Secondly, the two-step electoral system in the States comprising popular votes and Electoral College should be reviewed as the recent calamities have exposed its vulnerability; same with Congress certification except for mere transmission. Imagine if Pence was brainwashed and had bowed to Trump’s conspiracy theories, the victory wouldn’t have been sustained; the election would either be overturned or declared inconclusive against the January 20 -inauguration despite verdicts of 62 courts including the Supreme Court. Instructively, nobody or institution including the Congress or Electoral College can override court verdicts. That’s the concept of rule of law. A general poll with election tribunals in place which concludes at the court as practiced in many countries remains the best option.
Now, great lessons to the world – President Trump’s excesses have been manifesting, unsettling long ago from his day-one in office, and at a time, impeached by the House of Representatives but acquitted by the Senate merely on account of political affiliation and selfish interests. There should always be a boundary between politics and leadership. Public interest is supreme. Had the Republicans acted astutely and done the needful, the mess and disgrace would have been averted.
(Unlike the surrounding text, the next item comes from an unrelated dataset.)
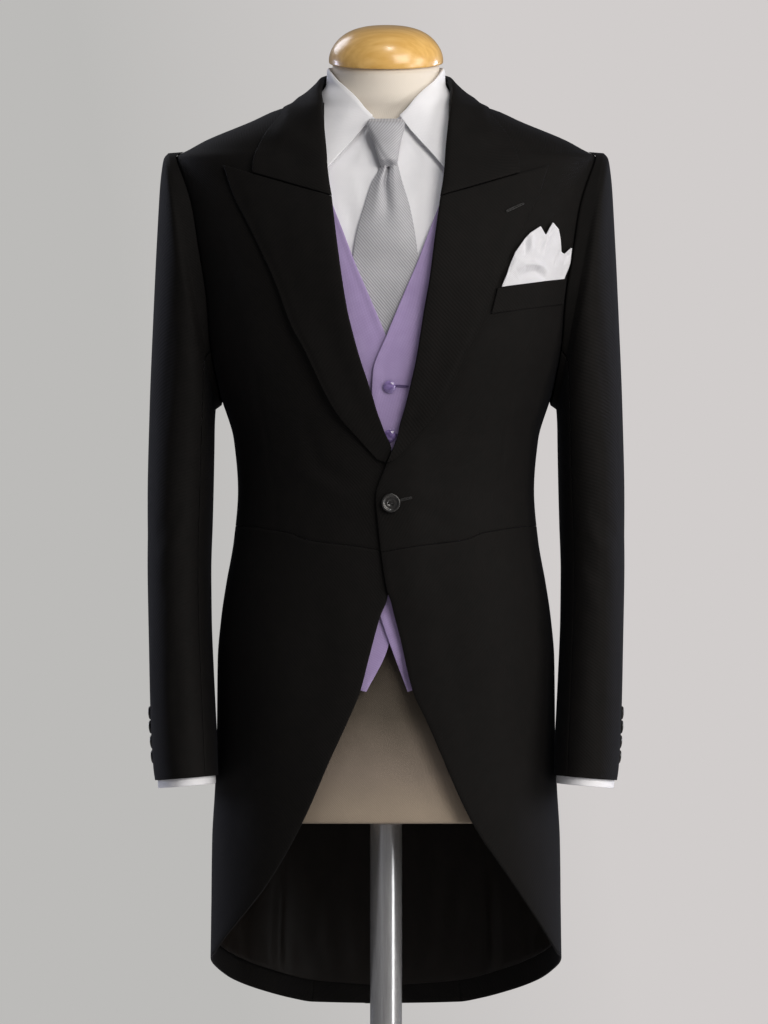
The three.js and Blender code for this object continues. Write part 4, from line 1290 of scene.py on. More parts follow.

The Republicans’ oversight then fortified Trump’s impunity thereby growing to the present agonising, monumental disasters – desecration of a democratic institution which ridiculed America before the global community. Politics should always be played with a sense of objectivity, responsibility and foresightedness. Again, over 60 different courts received petitions on Trump/Biden presidential election, yet, concluded in a space of one month. Thumbs-up to US judiciary. This must necessarily be noted.